The Public Accounts Committee (PAC) of Parliament has urged managers of public universities to strictly adhere to prudent financial management and accounting principles to ensure the judicious use of resources.
At its sitting yesterday, the committee observed that failure by the public universities to maintain appropriate accounting regimes did not only result in financial loss to the state but also deprived the institutions of the resources needed for development.
The admonition by PAC followed the revelation of some financial irregularities by some of the universities in the 2017 Auditor-General’s report.

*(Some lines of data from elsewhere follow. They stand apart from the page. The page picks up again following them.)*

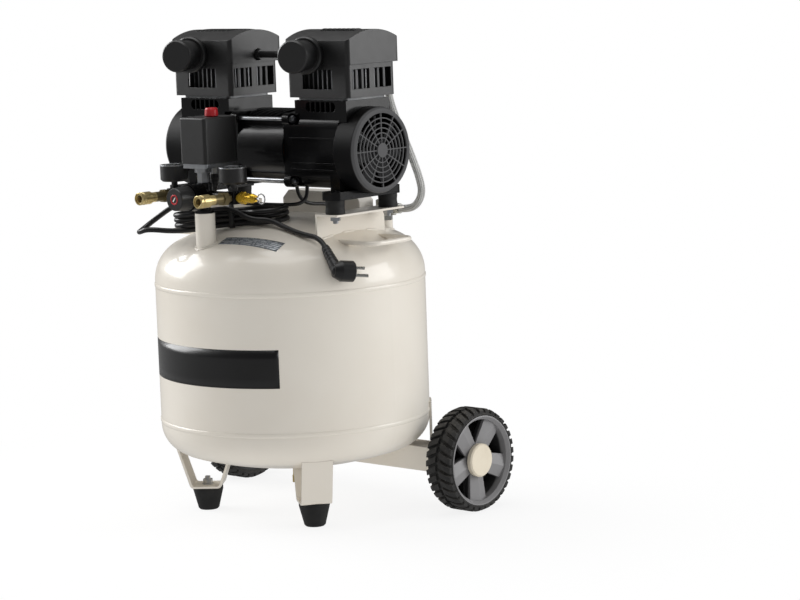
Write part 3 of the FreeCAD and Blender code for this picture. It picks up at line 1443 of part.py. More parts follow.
def port_point(x, y):
    """A point at the height of the manifold's ports."""
    return V(x, y, PORT_Z)


def manifold():
    """The black manifold: upright body, cross arms, end elbows and the regulator's bonnet."""
    upright = cylinder(MANIFOLD_R, MANIFOLD_HEIGHT, V(POST_X, POST_Y, MANIFOLD_Z))
    nipple = cylinder(NIPPLE_R, NIPPLE_HEIGHT, V(POST_X, POST_Y, POST_TOP_Z))
    collar = hexagon(2 * POST_R - 6, 4, V(POST_X, POST_Y, POST_TOP_Z), Z_AXIS)
    arm_end = SAFETY_START
    arms = cylinder(ARM_R, ARM_REACH + arm_end, port_point(POST_X - ARM_REACH, POST_Y), X_AXIS)
    pieces = [upright, nipple, collar, arms]
    half = ELBOW_SIZE / 2
    for side in (-1, 1):
        x = POST_X + side * ARM_REACH
        pieces.append(rounded_block(
            x - half, x + half, POST_Y - half, POST_Y + half, PORT_Z - half, PORT_Z + half, 3))
    bonnet = lathe(
        [(0, 0), (ARM_R + 4, 0), (BONNET_R, 12), (BONNET_R, BONNET_END), (0, BONNET_END)],
        port_point(POST_X, POST_Y), V(0, -1, 0))
    pieces.append(bonnet)
    return joined(pieces)


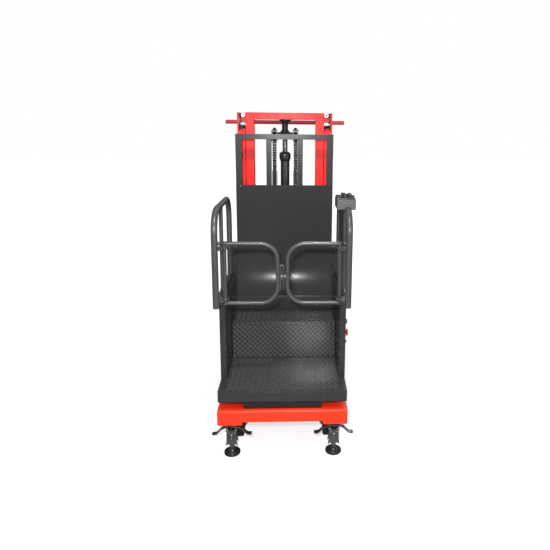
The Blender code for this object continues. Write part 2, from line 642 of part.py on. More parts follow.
def rail(name, side):
    """A side rail: hoop, low and middle tubes, hinge eyes, ties to the frame; the right one is filled."""
    x = side * RAIL_X
    hoop = tube([(x, at(RAIL_NEAR), RAIL_LOW), (x, at(RAIL_NEAR), RAIL_TOP), (x, at(RAIL_FAR), RAIL_TOP),
                 (x, at(RAIL_FAR), SIDE_TOP + GAP + RAIL_R - 0.004)], RAIL_R, RAIL_BEND, 12)
    middle = tube([(x, at(RAIL_MID), SIDE_TOP + 0.018), (x, at(RAIL_MID), RAIL_TOP)], 0.0105, sides=10)
    low = SIDE_TOP + GAP + LOW_RAIL_R
    pieces = [tube([(x, at(RAIL_NEAR), low), (x, at(SIDE_BACK), low)], LOW_RAIL_R, sides=12), middle]
    eye = HINGE_X - GATE_R - 0.007
    for z in (GATE_TOP - GATE_R - 0.016, GATE_LOW + GATE_R + 0.006):
        pieces.append(block(span(side, eye, RAIL_X + 0.003), deep(RAIL_NEAR - 0.002, GATE_Y + 0.018),
                            (z, z + 0.010)))
    bore = rod(GATE_R + 0.001, (side * HINGE_X, at(GATE_Y), RAIL_LOW), 0.4, "Z", 16)
    tie_end = at(0.6515 - GAP)
    pieces += [tube([(x, at(RAIL_FAR), z), (x, tie_end, z)], 0.010, sides=10) for z in TIE_Z]
    if side > 0:
        corner = rounded([(0, at(RAIL_FAR), low), (0, at(RAIL_FAR), RAIL_TOP), (0, at(RAIL_MID), RAIL_TOP)],
                         RAIL_BEND, 4)
        outline = [(y, z) for _, y, z in corner] + [(at(RAIL_MID), low)]
        pieces.append(prism(outline, x - 0.0015, x + 0.0015, "X"))
    return node(f"rail_{name}", fuse(hoop, pieces, [bore]), GREY)


def gate(name, side):
    """A closed loop of tube on a hinge stile; the left one carries the arched latch on its free leg."""
    y = at(GATE_Y)
    leg = side * GATE_LEG
    hinge = side * HINGE_X
    loop = tube([(hinge, y, GATE_TOP), (leg, y, GATE_TOP), (leg, y, GATE_LOW), (hinge, y, GATE_LOW)],
                GATE_R, GATE_BEND, 10)
    pieces = [rod(GATE_R, (hinge, y, GATE_LOW - 0.010), GATE_TOP - GATE_LOW + 0.020, "Z", 10)]
    if side < 0:
        near, far = LATCH_R - 0.002 - GATE_LEG + GATE_R, GATE_LEG - GATE_R - LATCH_R - 0.005
        arch = [(near, y, LATCH_LOW), (near, y, LATCH_TOP), (far, y, LATCH_TOP), (far, y, LATCH_LOW)]
        pieces.append(tube(arch, LATCH_R, (far - near) / 2 - 0.0005, 8, 3))
    return node(f"gate_{name}", fuse(loop, pieces), GREY)


def controls():
    """Speed box on the right rail with its black top and knobs, and the push button station low down."""
    x = RAIL_X
    box_top = 1.341
    body = block((0.268, 0.362), deep(0.112, 0.250), (1.288, box_top), 0.004)
    groove = tube([(x, at(RAIL_NEAR), RAIL_LOW), (x, at(RAIL_NEAR), RAIL_TOP), (x, at(RAIL_FAR), RAIL_TOP)],
                  RAIL_R + 0.0008, RAIL_BEND, 12)
    box = node("control_box", fuse(body, cut=[groove]), GREY)
    top = block((0.270, 0.360), deep(0.114, 0.248), (box_top + GAP, box_top + 0.007))
    # Each knob: x, distance behind the base's front face, radius, height of its top above the box
    knobs = [rod(radius, (place, at(behind), box_top + 0.005), rise - 0.005, "Z", 10)
             for place, behind, radius, rise in (
                 (0.288, 0.138, 0.008, 0.020), (0.308, 0.128, 0.011, 0.026), (0.332, 0.132, 0.010, 0.025),
                 (0.350, 0.150, 0.007, 0.017), (0.305, 0.192, 0.012, 0.024), (0.337, 0.202, 0.010, 0.022))]
    knob_plate = node("control_knobs", fuse(top, knobs), PLASTIC)

    case = block((SIDE_IN + GAP, 0.328), deep(0.155, 0.225), (0.528, 0.712), 0.003)
    # Each button: height, radius, outer end
    buttons = [rod(radius, (0.326, at(0.190), z), reach - 0.326, "X", 16)
               for z, radius, reach in ((0.676, 0.013, 0.340), (0.614, 0.020, 0.345), (0.562, 0.009, 0.338))]
    station = node("button_station", fuse(case, buttons), PLASTIC)
    return [box, knob_plate, station]


def rear():
    """Power cover over the battery and pump, and the push handle across the back."""
    half, wall = 0.255, 0.004
    front, back, top = 0.940, 1.185, 0.900
    shell = block((-half, half), deep(front, back), (BASE_TOP + GAP, top), 0.012)
    hollow = block((-half + wall, half - wall), deep(front + wall, back - wall),
                   (BASE_TOP - 0.05, top - wall), 0.010)
    trim = block((-1, 1), (-1, 1), (BASE_TOP - 0.1, BASE_TOP + GAP))
    node("power_cover", fuse(shell, cut=[hollow, trim]), GREY)
    node("battery", block((-0.210, -0.010), deep(0.960, 1.130), (BASE_TOP + GAP, 0.490)), PLASTIC)
    node("hydraulic_unit", block((0.040, 0.210), deep(0.960, 1.120), (BASE_TOP + GAP, 0.620)), GREY)
    start = at(OUTER_FRONT + OUTER_DEEP + TIE_DEEP + GAP)
    end = at(LENGTH - 0.014)
    path = [(-0.240, start, 0.980), (-0.240, end, 0.980), (0.240, end, 0.980), (0.240, start, 0.980)]
    node("push_handle", tube(path, 0.014, 0.060, 12), GREY)


def main():
    base()
    casters()
    floor_locks()
    outer_mast()
    inner_mast()
    lift()
    stands = platform() + controls()
    rear()
    lifted = [bpy.data.objects[name] for name in (
        "inner_mast_left", "inner_mast_right", "inner_top_beam", "inner_tie", "piston_rod", "crosshead",
        "chain_left", "chain_right")]
    mast = pivot("mast_lift", (0, at(MAST_MID), BASE_TOP), lifted)
    deck = pivot("platform_lift", (0, at(MAST_MID), DECK_TOP), stands, mast)
    for name, side in SIDES:
        pivot(f"gate_hinge_{name}", (side * HINGE_X, at(GATE_Y), GATE_LOW), [gate(name, side)], deck)


main()
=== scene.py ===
"""Looks for the order picker: camera, light, materials and the small parts that the solids leave out."""

import json
from math import ceil, cos, pi, radians, sin

import bmesh
import bpy
from mathutils import Matrix, Vector


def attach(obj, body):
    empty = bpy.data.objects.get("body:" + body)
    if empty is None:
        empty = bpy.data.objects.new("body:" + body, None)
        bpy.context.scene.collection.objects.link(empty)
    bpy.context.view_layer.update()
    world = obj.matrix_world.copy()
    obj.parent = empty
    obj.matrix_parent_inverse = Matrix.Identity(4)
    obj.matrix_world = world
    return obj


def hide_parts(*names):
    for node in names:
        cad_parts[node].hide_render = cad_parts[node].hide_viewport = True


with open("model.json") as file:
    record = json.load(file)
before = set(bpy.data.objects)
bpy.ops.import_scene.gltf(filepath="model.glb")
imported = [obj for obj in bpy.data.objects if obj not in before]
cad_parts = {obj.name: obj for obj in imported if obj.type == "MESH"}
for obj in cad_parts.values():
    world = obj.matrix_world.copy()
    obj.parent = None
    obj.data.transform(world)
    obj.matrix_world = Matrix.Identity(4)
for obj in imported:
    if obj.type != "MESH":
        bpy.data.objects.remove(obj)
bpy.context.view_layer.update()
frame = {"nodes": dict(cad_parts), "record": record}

NODES = frame["nodes"]
SIDES = (("left", -1), ("right", 1))
LENGTH = 1.260
GAP = 0.0003

# Sizes repeated from the part's source, in metres; depths are distances behind the base's front face
BASE_TOP, MOUNT_LOW = 0.272, 0.189
WHEEL_R, WHEEL_WIDE = 0.070, 0.045
FRONT_SWIVEL, TRAIL, REAR_WHEEL = (0.240, 0.195), 0.026, (0.275, 1.120)
LOCK, LOCK_TOP, PAD_R = (0.2665, 0.060), 0.142, 0.043
MAST_FRONT, MAST_TOP, MAST_MID = 0.779, 1.778, 0.829
INNER_X, OUTER_X, OUTER_FRONT, OUTER_DEEP = (0.189, 0.237), (0.242, 0.289), 0.785, 0.100
BARREL_R, BARREL_TOP, GLAND_R, GLAND_TOP, ROD_R, ROD_LOW = 0.028, 1.490, 0.0355, 1.542, 0.0155, 0.290
HEAD_LOW, HEAD_TOP, TOP_BEAM_LOW = 1.622, 1.661, 1.738
CHAIN_X, SHEAVE_R, SHEAVE_Z, PITCH = 0.065, 0.028, 1.630, 0.015875
CHAIN_LOW = (0.330, 0.280)
DECK_TOP, RISER, STEP_TOP, STEP_BACK, SIDE_TOP = 0.377, 0.388, 0.596, 0.644, 0.813
COVE_R, PANEL_LOW = 0.074, 0.670
TIE_Z, TIE_END, WING_TOP = (0.860, 0.940), 0.6512, 0.975
RAIL_X, RAIL_R, LOW_RAIL_R, POST_R = 0.323, 0.016, 0.0145, 0.0105
RAIL_NEAR, RAIL_FAR, RAIL_MID = 0.0185, 0.5715, 0.252
RAIL_TOP, RAIL_LOW, RAIL_BEND = 1.291, 0.816, 0.110
GATE_Y, GATE_R, HINGE_X = 0.0685, 0.0105, 0.284
GATE_TOP, GATE_LOW, GATE_BEND, GATE_LEG, STUB_END = 1.128, 0.8245, 0.085, 0.024, 0.3005
LATCH_R, LATCH_TOP, LATCH_LOW = 0.0042, 1.019, 0.893


def at(behind):
    """Y of a place this far behind the base's front face."""
    return behind - LENGTH / 2


# Materials


def wire(tree, kind, sockets=(), **settings):
    """A shader node with its settings; each socket pair is (name or index, value or output to link)."""
    made = tree.nodes.new("ShaderNode" + kind)
    for key, value in settings.items():
        setattr(made, key, value)
    for key, value in sockets:
        if isinstance(value, bpy.types.NodeSocket):
            tree.links.new(value, made.inputs[key])
        else:
            made.inputs[key].default_value = value
    return made


def ramp(tree, source, low, high, start=0.0, end=1.0):
    """A smooth step of the source between low and high."""
    sockets = [("Value", source), ("From Min", low), ("From Max", high), ("To Min", start), ("To Max", end)]
    return wire(tree, "MapRange", sockets, interpolation_type="SMOOTHSTEP").outputs[0]


def maths(tree, operation, first, second):
    """The result of a maths node; each term is a number or a socket."""
    return wire(tree, "Math", [(0, first), (1, second)], operation=operation).outputs[0]


def blend(tree, share, first, second):
    """A colour mix; each colour is a tuple or a socket."""
    mixer = wire(tree, "Mix", data_type="RGBA")
    for spot, value in ((0, share), (6, first), (7, second)):
        if isinstance(value, bpy.types.NodeSocket):
            tree.links.new(value, mixer.inputs[spot])
        else:
            mixer.inputs[spot].default_value = value
    return mixer.outputs[2]


def noise(tree, coords, scale, detail=2.0, rough=0.5, stretch=None):
    """A noise over the object's own coordinates, stretched along an axis where a scale for each is given."""
    if stretch:
        coords = wire(tree, "Mapping", [("Vector", coords), ("Scale", stretch)]).outputs[0]
    return wire(tree, "TexNoise", [("Vector", coords), ("Scale", scale), ("Detail", detail),
                                   ("Roughness", rough)]).outputs[0]


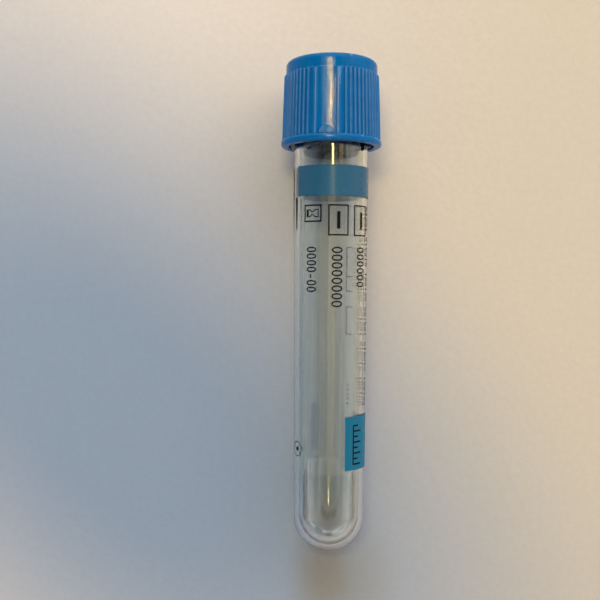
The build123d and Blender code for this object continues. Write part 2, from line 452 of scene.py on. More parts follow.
def noise(tree, vector, scale, detail, roughness):
    """Noise over a vector, about 0 to 1."""
    values = {"vector": vector, "scale": scale, "detail": detail, "roughness": roughness}
    return add_node(tree, "ShaderNodeTexNoise", **values).outputs["Fac"]


def object_place(tree):
    return add_node(tree, "ShaderNodeTexCoord").outputs["Object"]


def finish_surface(tree, shader, colour, roughness, height, relief):
    """Gives a shader its colour and roughness, and a height as relief of a depth in metres."""
    put(tree, shader.inputs["Base Color"], colour)
    put(tree, shader.inputs["Roughness"], roughness)
    bump = add_node(tree, "ShaderNodeBump", height=height, distance=relief)
    put(tree, shader.inputs["Normal"], bump.outputs["Normal"])


def scaled(colour, factor):
    return tuple(min(1.0, c * factor) for c in colour)


# --- effects that several finishes share ---


def node_group(name, inputs, outputs):
    """Lets a function fill a shader group at its first use. A socket is a vector where its value is a tuple."""

    def wrap(fill):
        def group():
            if name in bpy.data.node_groups:
                return bpy.data.node_groups[name]
            tree = bpy.data.node_groups.new(name, "ShaderNodeTree")
            for way, sockets in (("INPUT", inputs), ("OUTPUT", outputs)):
                for label, value in sockets.items():
                    kind = "NodeSocketVector" if isinstance(value, tuple) else "NodeSocketFloat"
                    tree.interface.new_socket(label, in_out=way, socket_type=kind).default_value = value
            given, out = tree.nodes.new("NodeGroupInput"), tree.nodes.new("NodeGroupOutput")
            for label, socket in fill(tree, given.outputs).items():
                tree.links.new(socket, out.inputs[label])
            return tree

        return group

    return wrap


def place_group(tree, group, **values):
    """Outputs of a shared effect set into a material with its own values."""
    return add_node(tree, "ShaderNodeGroup", node_tree=group(), **values).outputs


@node_group("Tube place", {}, {"Place": (0.0, 0.0, 0.0), "Height": 0.0})
def tube_place_group(tree, given):
    """Place in the tube's own frame, in mm: X across, Y along from the base's pole, Z up."""
    location = -(Matrix.Rotation(-TILT, 3, "X") @ POLE) / MM
    turned = add_node(
        tree, "ShaderNodeMapping", vector=object_place(tree), location=location, rotation=(-TILT, 0, 0),
        scale=(1 / MM,) * 3,
    ).outputs["Vector"]
    return {"Place": turned, "Height": add_node(tree, "ShaderNodeSeparateXYZ", vector=turned).outputs["Y"]}


@node_group(
    "Moulded grain",
    {"Grain Scale": 4.0, "Drift Scale": 0.35, "Stretch": (1.0, 1.0, 1.0)},
    {"Grain": 0.0, "Drift": 0.0},
)
def grain_group(tree, given):
    """Fine grain of moulded plastic or rubber, and a slower drift over it."""
    stretched = vectors(tree, "MULTIPLY", place_group(tree, tube_place_group)["Place"], given["Stretch"])
    return {
        label: noise(tree, stretched, given[f"{label} Scale"], detail, 0.6)
        for label, detail in (("Grain", 4.0), ("Drift", 2.0))
    }


@node_group("Hair scratches", {"Scale": 1.0, "Amount": 1.0}, {"Mask": 0.0})
def scratches_group(tree, given):
    """Hair scratches, mostly along the tube, as a mask."""
    place = place_group(tree, tube_place_group)["Place"]
    hairs = []
    for turn, low in ((0.35, 0.62), (-0.5, 0.64)):
        mapping = add_node(tree, "ShaderNodeMapping", vector=place, rotation=(0, 0, turn), scale=(1.6, 0.05, 1.6))
        streaks = noise(tree, mapping.outputs["Vector"], given["Scale"], 1.0, 0.5)
        hairs.append(spread(tree, streaks, 0, 1, low, low + 0.06))
    return {"Mask": maths(tree, "MULTIPLY", maths(tree, "MAXIMUM", *hairs), given["Amount"])}


@node_group("Worn and highlit edges", {"Start": 0.515, "End": 0.56}, {"Mask": 0.0})
def wear_and_highlight_group(tree, given):
    """Where edges stand out, as a mask of paler edges: wear, and on the cap's rib crests a painted highlight."""
    point = add_node(tree, "ShaderNodeNewGeometry").outputs["Pointiness"]
    patches = place_group(tree, grain_group, drift_scale=0.9)["Drift"]
    return {"Mask": maths(tree, "MULTIPLY", spread(tree, point, 0, 1, given["Start"], given["End"]), patches)}


# --- finishes ---

# what the clear plastics let through at the round base, seen and for lamps, up to a height on the tube: seen, they turn
# clearer there, painted light for the light that the base and the pool focus; lamps get a warmer tint, for a warmer
# shadow below the base
CLEAR_FOOT, CLEAR_FROM, LAMPS_FROM, CLEAR_TO = (1.0, 1.0, 0.99), 3.0, 4.0, 14.0
LAMP_FOOT = (0.985, 0.965, 0.93)


def start_material(name, **values):
    """Material with its Principled shader's plain values set by input name."""
    made = bpy.data.materials.new(name)
    made.use_nodes = True
    shader = made.node_tree.nodes["Principled BSDF"]
    for label, value in values.items():
        shader.inputs[label].default_value = value
    return made, made.node_tree, shader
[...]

Among other things, the report cited the universities for not keeping updated financial records, failure to account for some expenditure, defaulting in paying the right tax rates and their inability to recover money from debtors.
The institutions which appeared before the committee yesterday included the University of Mines and Technology (UMaT), the University of Cape Coast (UCC), the University of Ghana, the Ghana Academy of Arts and Sciences, the Ghana Institute of Journalism (GIJ) and the National Council for Tertiary Education (NCTE).
At the PAC sitting, it came to light that the UMaT had not properly accounted for GH¢18,777.
When the management of the university, led by the Vice-Chancellor, Prof J.S.Y, Kuma, appeared before the committee, it was established that GH¢10,100 of the amount went into the preparation of documents covering three parcels of land of the institution.
However, the Finance Director, Mr. Jonathan Sakoe, could not convince the committee with evidence on the whereabouts of the remaining GH¢8,677.
Based on that, the Chairman of the PAC, Mr. James Klutse Avedzi, directed Mr. Sakoe to immediately refund the GH¢8,677 that could not be accounted for in the 2017 Auditor-General’s report.
In his explanation, Mr. Sakoe said a former registrar of the UMaT who had supervised the disbursement of the money was now on retirement.
He, however, said steps would be taken to retrieve the remaining amount from him.
On that premise, Mr. Avedzi, directed Mr. Sakoe to pay the money as a matter of necessity for failing to act to retrieve it.
“You are hereby surcharged to refund the GH¢8,677 to the university yourself, and whatever you do to retrieve the money from the former registrar will be your business,” he stressed.
Among other irregularities the UMaT was cited for by the Auditor-General’s report were delays in lodging funds into the appropriate accounts, expenditure higher than income, leading to deficit, liabilities rising from GH¢4 million to GH¢7 million and failure to take receipts on money paid for lands on time.
On the issue of the university running into a deficit of about GH¢500,000, Mr. Sakoe explained that the situation arose because of increased expenditure resulting from increase in staff recruitment, with its related expenditure, as well as increase in student enrolment.
When asked what steps were being taken to deal with the deficit, Prof. Kuma said the university had increased its international students intake over the past three years.
The Auditor-General’s report cited the UCC for failing to provide real-time updates on fees paid by some sandwich students.
It said the failure to provide prompt updates put the institution at risk of some students forging pay-in slips.
Mr. Avedzi wanted to know if the university had moved all students onto its payment platform, to which the UCC Director of Finance, Mrs. Elizabeth Obese, affirmed that the directive had been followed through.
Responding to the issue of the UCC acquiring some vehicles without proper documentation, she explained that the inconsistencies in the registration numbers had been corrected.
Additionally, she said, the university had complied with the directive to emboss its insignia on its vehicles.
The committee urged the UCC to take steps to recover the GH¢10,000 that had been with the Agricultural Development Bank (ADB) for over 10 years.
The major issue for the University of Ghana had to do with its failure to tax the allowances of its staff, a development that led to a loss of GH¢4 million to the state.
The Vice-Chancellor, Prof. Ebenezer Oduro Owusu, who led a team of officials from the university, told the committee that a new accommodation policy had been developed by which the institution now withheld taxes on all allowances and remitted same to the Ghana Revenue Authority (GRA).
“We are ensuring that our staff members pay rates that are commensurate with others outside campus. In the new regime, we pay their allowances to them and they pay for rent and utilities,” he added.
When the GIJ took its turn at the committee sitting, it was led by the Rector of the institute, Prof. Kwamena Kwansah-Aidoo.
The major issue put to the team was how much the institute had been able to recover from the GH¢37,082 that had been given out to its staff as loans.
The Director of Finance of the GIJ, Mr. Mathias Dugu, told the committee that save one member of staff who was yet to repay GH¢600, all the money had been recovered.
On the issue of inconsistencies between lecturers’ attendant sheet and claims, as cited in the Auditor-General’s report, he said the system had improved.
The NCTE had only one issue to respond to — the failure to recover car loans and salary advance to staff, amounting to GH¢31,631.
Officials of the council said it had recovered almost all the amount, with only GH¢1,688 as the outstanding amount to be collected.